Il divieto di cumulo di quota 100 coi redditi di lavoro dipendente e autonomo è costituzionalmente legittimo. La Corte Costituzionale puntualizza la differenza fra lavoro intermittente e occasionale.
Nota a Corte Cost. 24 novembre 2022 n. 234
Francesca Fedele
La Corte Costituzionale ha giudicato infondata la questione relativa al ricorso da parte di un titolare di pensione anticipata a “quota cento” che aveva svolto successivamente attività di lavoro intermittente, al quale l’INPS aveva chiesto la ripetizione dei ratei di pensione già corrisposti in violazione del divieto di cumulo della pensione con redditi di lavoro dipendente o autonomo, di cui all’art. 14, co.3, D.L. n. 4/2019.

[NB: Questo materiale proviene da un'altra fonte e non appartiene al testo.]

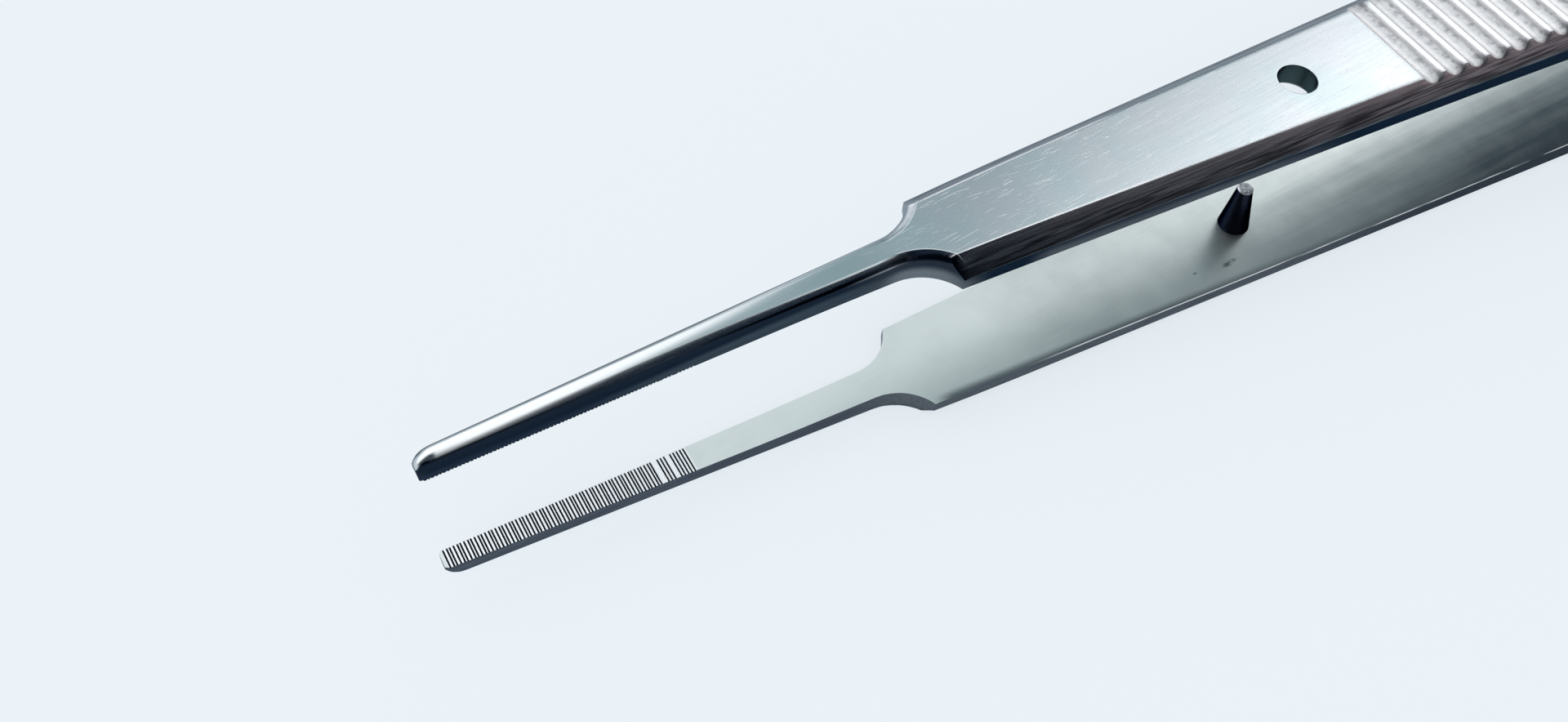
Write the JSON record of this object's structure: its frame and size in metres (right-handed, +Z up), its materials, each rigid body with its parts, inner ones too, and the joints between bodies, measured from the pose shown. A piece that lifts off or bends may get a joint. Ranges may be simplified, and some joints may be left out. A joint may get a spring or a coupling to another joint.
{
  "type": "thumb forceps",
  "caption": "Shouldered thumb forceps lying sprung open, with narrow cross-serrated jaws, concave shoulders, a bevelled body, a guide pin and hole, fluted grips and a joined heel.",
  "frame": {"origin": "middle of the footprint, on the surface that the outer face of the lower arm lies on", "axes": "+X runs along the length from the tips to the heel, +Y across the width, +Z up, the direction in which the arms spring open"},
  "size_m": [0.18, 0.013, 0.0172],
  "materials": {
    "arm_steel": "satin stainless steel, brushed lengthwise, with polished jaws and bevels",
    "pin_steel": "dark polished steel with a bright filed end"
  },
  "bodies": {
    "root": {"upper_arm": "arm_steel", "lower_arm": "arm_steel", "guide_pin": "pin_steel"}
  },
  "joints": []
}
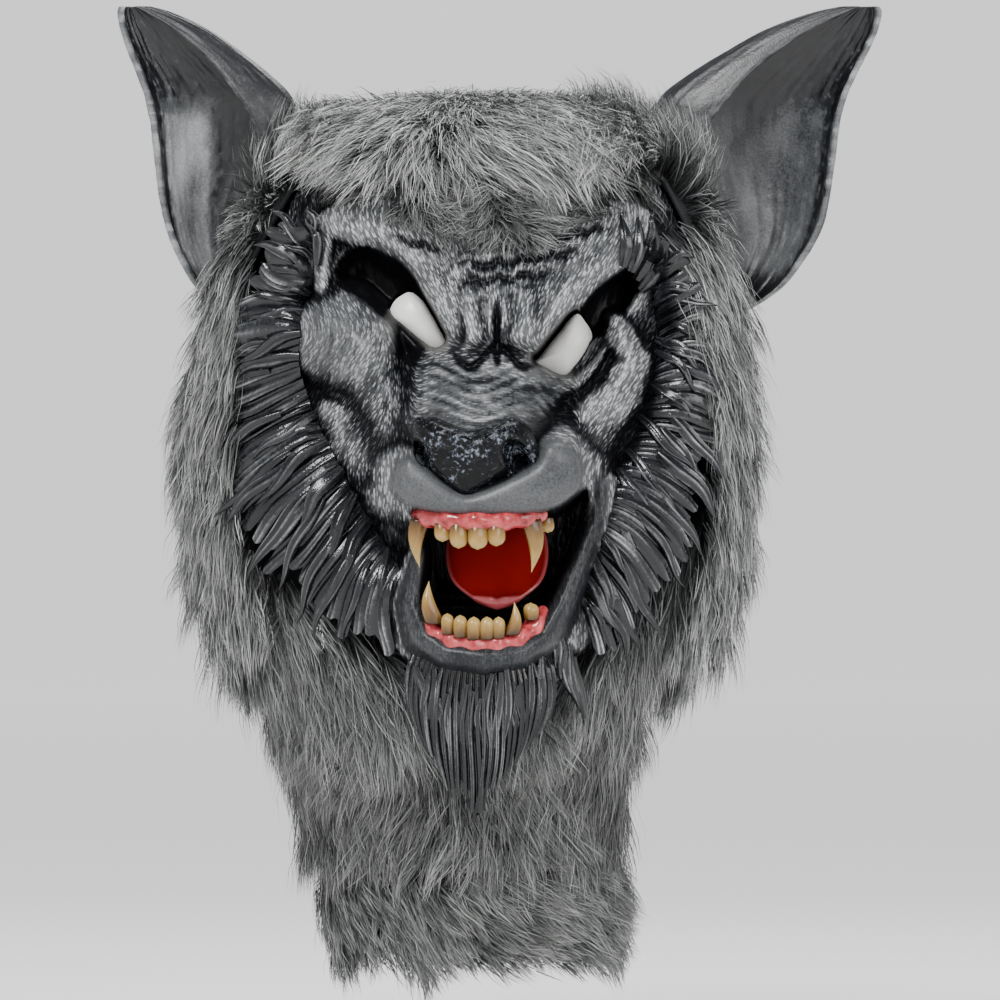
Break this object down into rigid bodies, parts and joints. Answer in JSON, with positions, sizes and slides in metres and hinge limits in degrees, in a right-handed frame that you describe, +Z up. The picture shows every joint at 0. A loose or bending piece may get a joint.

Ciò: a) ritenendo ragionevole la previsione che colui che fruisce del regime anticipato esca poi dal mercato del lavoro, sia per la sostenibilità del sistema previdenziale che per favorire il ricambio generazionale; b) respingendo la pretesa mancata giustificazione della diversità di trattamento tra redditi di lavoro dipendente o autonomo e redditi di lavoro occasionale, i quali sono esonerati dal divieto del cumulo fino all’importo di 5.000 euro annui; c) rilevando, circa la differenza di trattamento del lavoro occasionale rispetto a quello intermittente, che trattasi di due situazioni non omogenee, per cui non ha senso il raffronto tra le stesse ai fini indicati.
Infatti, come specifica la Corte, il lavoro intermittente rientra nella categoria del lavoro flessibile (v. gli 13 a 18, DLgs. n. 81/2015) 15 giugno 2015, n. 81) che – in mancanza di una regolamentazione tradizionale dell’orario di lavoro, soprattutto nei settori produttivi in cui l’offerta di occupazione non è costante e non ha cadenze regolari -, è disciplinato dal legislatore anche allo scopo di non ostacolare le scelte organizzative del datore di lavoro, garantendo al contempo la tutela della dignità del lavoratore, che si sostanzia, tra l’altro, nella compatibilità fra tempi di lavoro e vita privata”.
In particolare, la disposizione che consente al lavoratore di non obbligarsi a rispondere alla chiamata del datore di lavoro (art. 13, DLGS. cit.), come nella fattispecie oggetto del giudizio principale, “si differenzia da quella in cui è prevista la corresponsione di un’indennità, commisurata alla retribuzione, che compensa i tempi di attesa di quanti optano per una disponibilità costante” (art. 16, DLGS. cit.).
Ambedue le prestazioni rispondono ad esigenze organizzative del datore di lavoro, ma, l’eterodirezione è del tutto assente nel lavoro autonomo occasionale caratterizzato da una prestazione non abituale, sottratta a qualunque vincolo di subordinazione in quanto costituisce un’area residuale del lavoro autonomo, riconducibile alla definizione di cui all’art. 2222 c.c.
Trattandosi di forme di lavoro differenti, risulta diversificate anche la disciplina del divieto di cumulo: nel lavoro intermittente subordinato vi è l’obbligo di contribuzione, diversamente da quanto accade per il lavoro autonomo occasionale autonomo produttivo di redditi entro la soglia massima dei 5.000 euro lordi annui (art. 44, comma 2, del d.l. n. 269 del 2003, come convertito). In tale ipotesi, infatti, il lavoratore autonomo occasionale percettore di redditi entro la soglia indicata non è tenuto a iscriversi alla Gestione separata di cui all’art. 2, co. 26, L. n. 335/1995, e quei redditi, non sono soggetti a prelievo previdenziale (ex art. 44, co. 2, DL. n. 269/2003; v. anche Corte Cost. n. 104 del 2022).
Di conseguenza, va esclusa la illegittimità costituzionale del “difforme trattamento riservato, ai fini del divieto di cumulo con la pensione anticipata a “quota 100”, ai redditi da esse derivanti. L’assenza di omogeneità fra le prestazioni di lavoro qui esaminate porta alla conclusione che non è violato il principio di eguaglianza” (v., fra tante, Corte Cost. n. 127/2020, n. 32/2018, n. 241/ 201; e n. 346 del 2004).